Print, exactly and completely, every entry in the data.

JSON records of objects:
○ ○ ○ ○

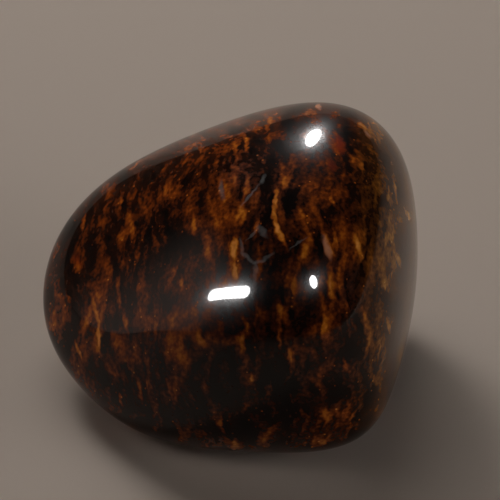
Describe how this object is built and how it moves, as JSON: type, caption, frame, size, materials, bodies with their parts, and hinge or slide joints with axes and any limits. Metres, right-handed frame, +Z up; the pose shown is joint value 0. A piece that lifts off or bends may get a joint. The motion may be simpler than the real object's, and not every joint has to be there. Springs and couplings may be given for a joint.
{
  "type": "tumbled bronzite stone",
  "caption": "Tumbled and polished bronzite stone: a chunky rounded-triangular pebble, dark brown with bronze streaks, with a steep front and a worn flat to rest on.",
  "frame": {"origin": "on the surface that the stone rests on, below the middle of its box", "axes": "+Z up, +X along the stone's length towards its blunt right end, -Y towards the steep front that the picture looks down on"},
  "size_m": [0.0254, 0.0226, 0.0185],
  "materials": {
    "polished_bronzite": "polished"
  },
  "bodies": {
    "root": {"tumbled_stone": "polished_bronzite"}
  },
  "joints": []
}
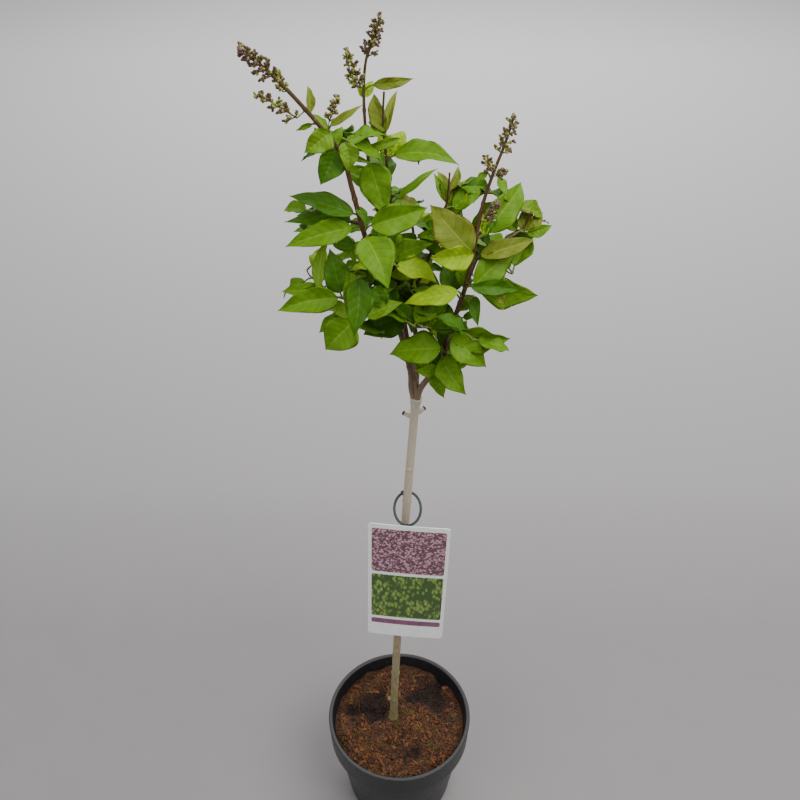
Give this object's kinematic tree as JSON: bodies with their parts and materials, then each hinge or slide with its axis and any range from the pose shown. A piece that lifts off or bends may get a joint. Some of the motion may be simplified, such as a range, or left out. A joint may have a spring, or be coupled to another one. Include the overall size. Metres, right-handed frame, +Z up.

○ ○ ○ ○

§ **TASK ANSWER**
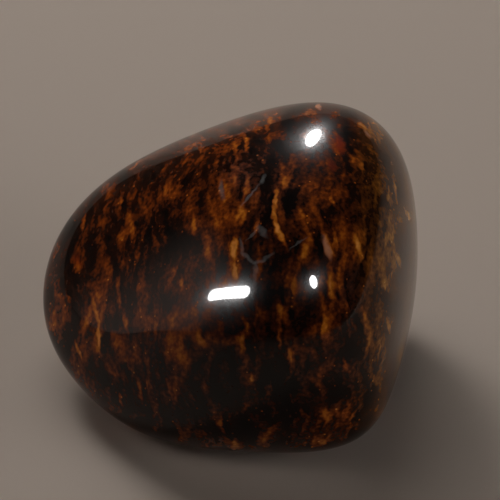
Describe how this object is built and how it moves, as JSON: type, caption, frame, size, materials, bodies with their parts, and hinge or slide joints with axes and any limits. Metres, right-handed frame, +Z up; the pose shown is joint value 0. A piece that lifts off or bends may get a joint. The motion may be simpler than the real object's, and not every joint has to be there. Springs and couplings may be given for a joint.
{
  "type": "tumbled bronzite stone",
  "caption": "Tumbled and polished bronzite stone: a chunky rounded-triangular pebble, dark brown with bronze streaks, with a steep front and a worn flat to rest on.",
  "frame": {"origin": "on the surface that the stone rests on, below the middle of its box", "axes": "+Z up, +X along the stone's length towards its blunt right end, -Y towards the steep front that the picture looks down on"},
  "size_m": [0.0254, 0.0226, 0.0185],
  "materials": {
    "polished_bronzite": "polished"
  },
  "bodies": {
    "root": {"tumbled_stone": "polished_bronzite"}
  },
  "joints": []
}
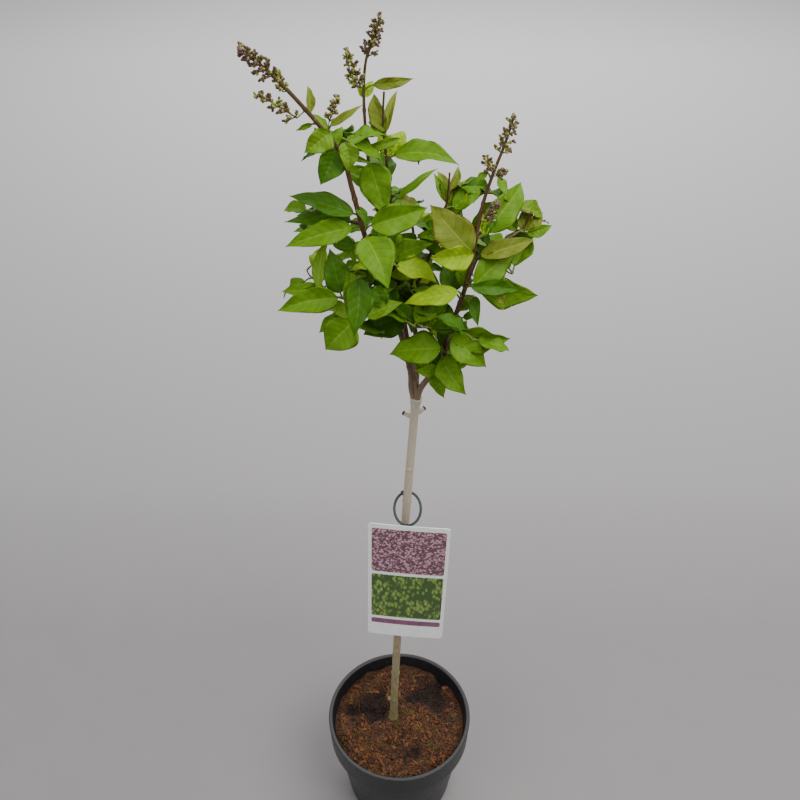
Give this object's kinematic tree as JSON: bodies with their parts and materials, then each hinge or slide with its axis and any range from the pose shown. A piece that lifts off or bends may get a joint. Some of the motion may be simplified, such as a range, or left out. A joint may have a spring, or be coupled to another one. Include the overall size. Metres, right-handed frame, +Z up.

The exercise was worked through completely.